How to Start Your Own 30-Day No-Spend Challenge (Without Failing)
You do not need to copy my exact rules. Here is a simple way to set up your own challenge so it actually works for your life.
Step one: define your “essentials” before day one. Write down: rent, utilities, groceries, gas, health. Everything else is optional for 30 days.
Step two: remove your saved payment methods. Log into Amazon, Uber Eats, and any one-click shopping site. Remove your credit card. The extra thirty seconds to type it in will stop half your impulse buys.
Step three: tell one person. Do not announce it on social media. Just tell one friend or partner who will hold you accountable without being annoying.

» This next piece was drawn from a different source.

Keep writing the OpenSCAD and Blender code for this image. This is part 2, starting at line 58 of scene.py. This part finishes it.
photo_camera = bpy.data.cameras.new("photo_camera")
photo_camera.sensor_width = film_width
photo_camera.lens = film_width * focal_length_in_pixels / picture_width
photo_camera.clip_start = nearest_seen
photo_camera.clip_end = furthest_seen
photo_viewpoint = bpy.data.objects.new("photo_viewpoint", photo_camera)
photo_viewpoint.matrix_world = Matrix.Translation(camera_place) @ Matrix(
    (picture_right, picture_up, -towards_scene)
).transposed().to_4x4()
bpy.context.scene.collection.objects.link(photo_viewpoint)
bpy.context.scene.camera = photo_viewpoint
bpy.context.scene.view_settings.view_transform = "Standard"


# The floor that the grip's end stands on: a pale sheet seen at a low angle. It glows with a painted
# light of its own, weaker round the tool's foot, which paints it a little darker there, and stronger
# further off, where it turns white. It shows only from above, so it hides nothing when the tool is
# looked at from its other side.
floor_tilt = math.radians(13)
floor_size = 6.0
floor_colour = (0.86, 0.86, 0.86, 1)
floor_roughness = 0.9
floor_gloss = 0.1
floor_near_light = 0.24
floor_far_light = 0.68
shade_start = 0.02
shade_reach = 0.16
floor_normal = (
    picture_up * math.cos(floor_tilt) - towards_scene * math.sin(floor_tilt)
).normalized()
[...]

Step four: decide what to do with the money you save. I put my $2,700 directly into a high-yield savings account. That money now has a job: three months of emergency fund. Without a clear “why,” you will quit.
The Honest Truth: Would I Do It Again?
Yes, but not every month. A 30-day no-spend challenge is a powerful reset, not a permanent lifestyle. It broke my autopilot spending habits. It showed me exactly where my money was leaking. And it gave me $2,700 of breathing room.
But it is also not sustainable forever. I enjoy a dinner out with friends. I like buying a book occasionally. The goal is not to live like a monk. The goal is to spend intentionally.
One month of hard mode gave me twelve months of smarter choices.
If you have been saying “I have no idea where my money goes,” try 30 days. You might surprise yourself. I saved $2,700. You might save more. Or less. But you will learn something about your spending that no budgeting video can teach you.